Why are they having such trouble fiscally? One in five budget dollars goes to public pensions. It's difficult to attack the policies without sounding like you're attacking the professions. But look at the dollar amounts. The average policeman collects a $97,000 pension. In Vallejo, California, it's up to $207,900 a year.  To fund the average captain's pension, it takes $3 million. 

So what's to be done?

Any retirement plan is doomed by over-expectations. It's not reasonable to expect three vacation homes or to seven luxury cruises. People will have to look at their spending. They will have to reassess their priorities. They will have to re-examine the amount of assistance that they can or will give to children. They will have to reexamine their use of 529 plans. They will have to ask, ‘Do I fund my retirement properly or give my kid $50,000 and blow myself up?’ People have to make prudent decisions. A lot of people convinced themselves that they were geniuses during the boom. They had one or two homes that were appreciating. They didn't think they needed a financial advisor.

You recommend the use of ‘holistic money managers.’ What do you mean by that?

Historically, advisors left people on their own for all of their money matters except for their investment portfolio. But those things can't be as neatly divorced today as they were historically. What you're doing with your vacation homes and your rental properties may have a material impact on your retirement portfolio. People's homes morphed from their largest asset to their largest liability.  

How do you handle your own money?

 Personally, I have had more conversations with my wife about spending. I re-examined my household spending. I didn't get as carried away as some during the boom, but I've tried to be even more cautious since then.  For instance, the other day, when I was still having my first morning cup of coffee, a woman walked up the back steps of my deck. She shook my hand and said, ‘Hi, I'm Lacey.’ I said, ‘I'm Greg Salsbury.’ She said, ‘Don't you know who I am? I'm here for the dogs.’ My wife, unbeknownst to me, had signed up for a dog-walking service. I cut that frivolity out.

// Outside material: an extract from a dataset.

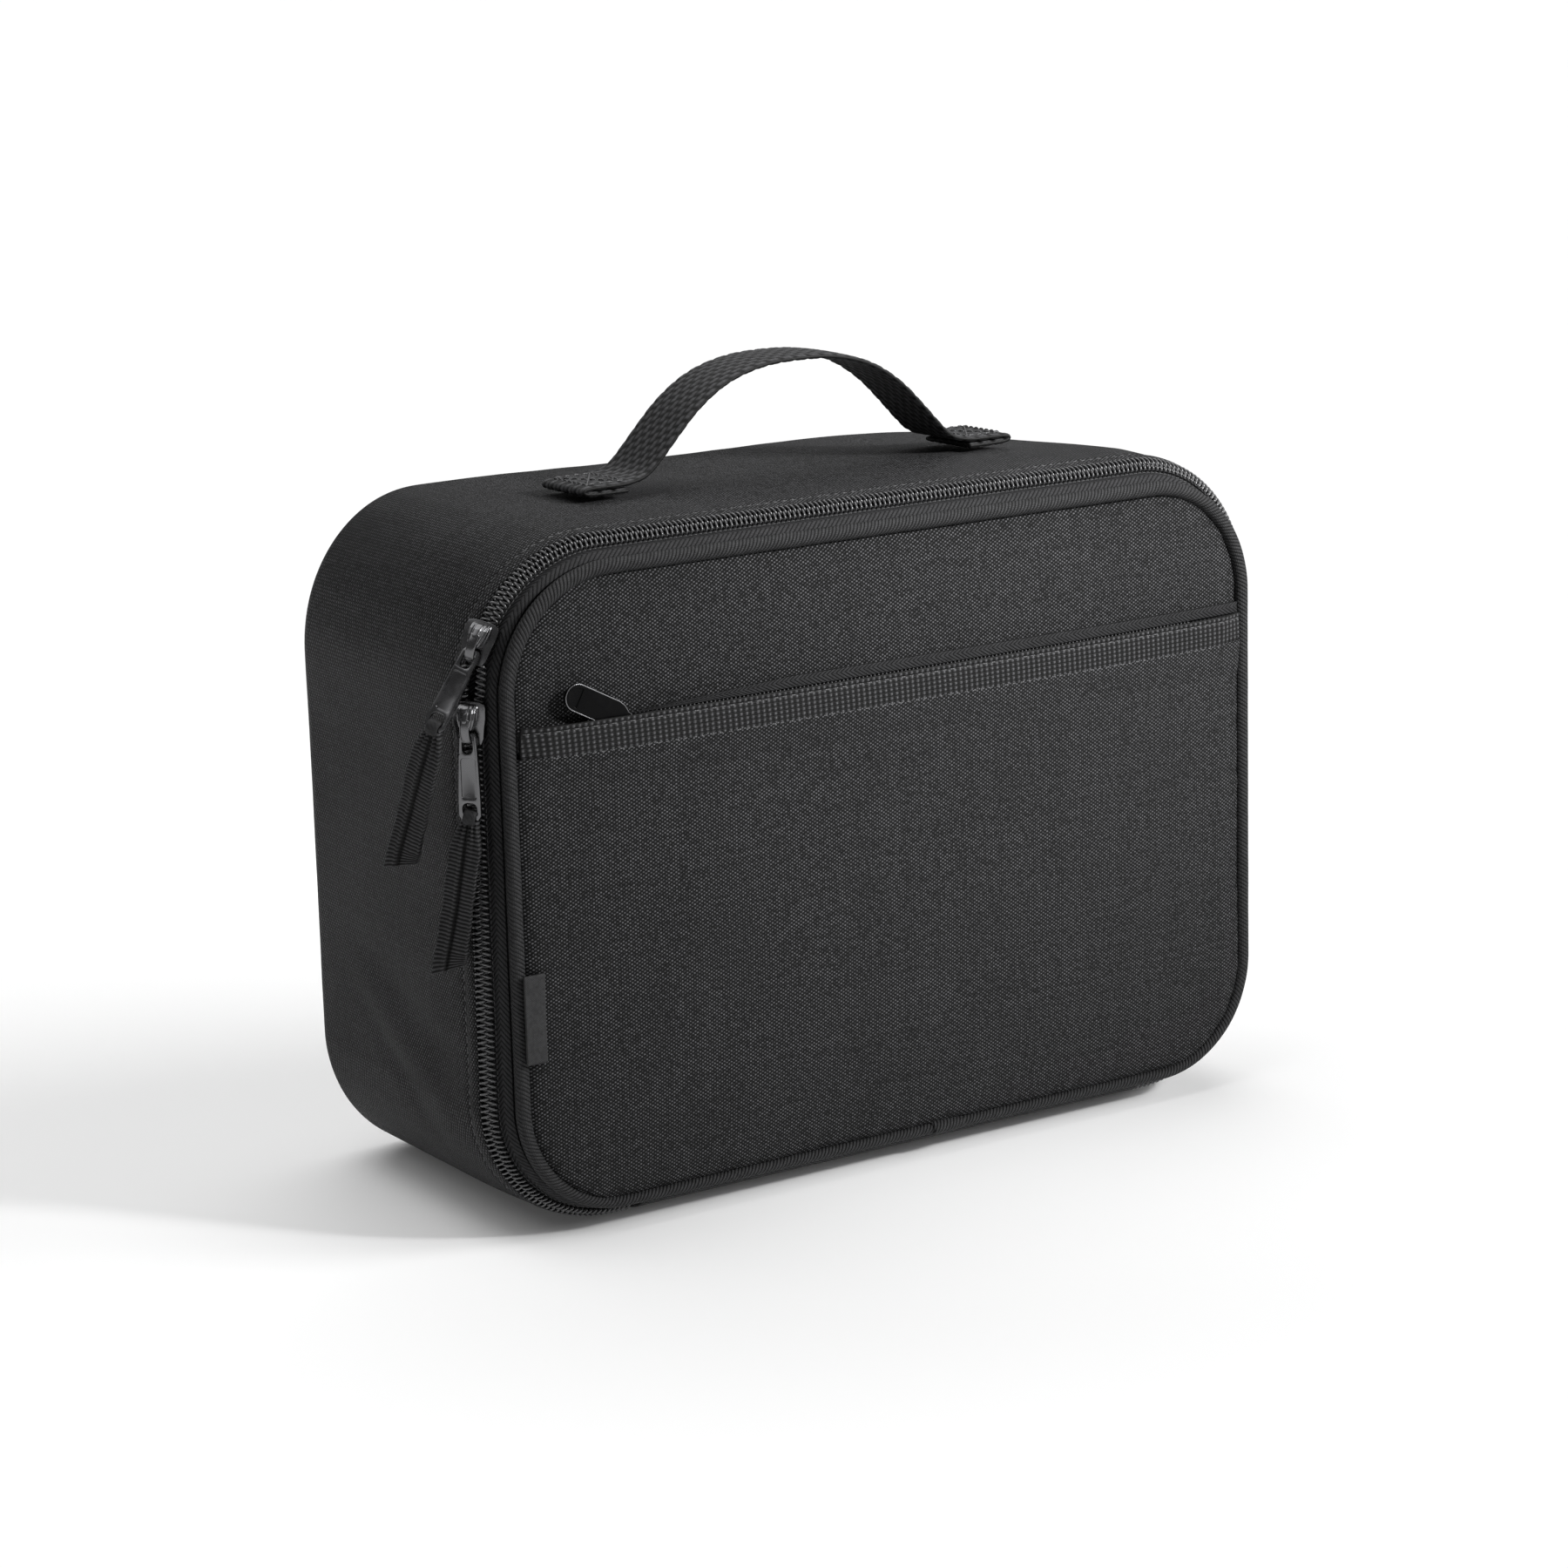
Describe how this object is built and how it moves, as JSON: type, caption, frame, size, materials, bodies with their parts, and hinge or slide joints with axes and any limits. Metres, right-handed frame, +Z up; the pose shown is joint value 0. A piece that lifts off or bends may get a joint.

You didn't refinance your house, not even for home improvements?

I refinanced, but I didn't take money out. It was all about getting lower interest rates. I've always maintained a balanced approach on that. I've been pretty involved in behavioral finance, so I haven't been terribly swayed by the momentum of the moment in the market. My 401(k) savings is in a pretty standard allocation. As a 52-year-old male, I have 40 to 45 % of my 401(k) in equities. I have other accounts of similar size that are 100% equities.

What would be your single piece of investment advice to readers?  How should they have handled the crash of 2008-2009? 

They should have been well diversified to begin with. Getting out in the middle of the crisis would have been an improper response. Those who pulled out at the trough in 2009 and who are still sitting on the sidelines aren't doing so well. But those who stayed the course recovered nicely.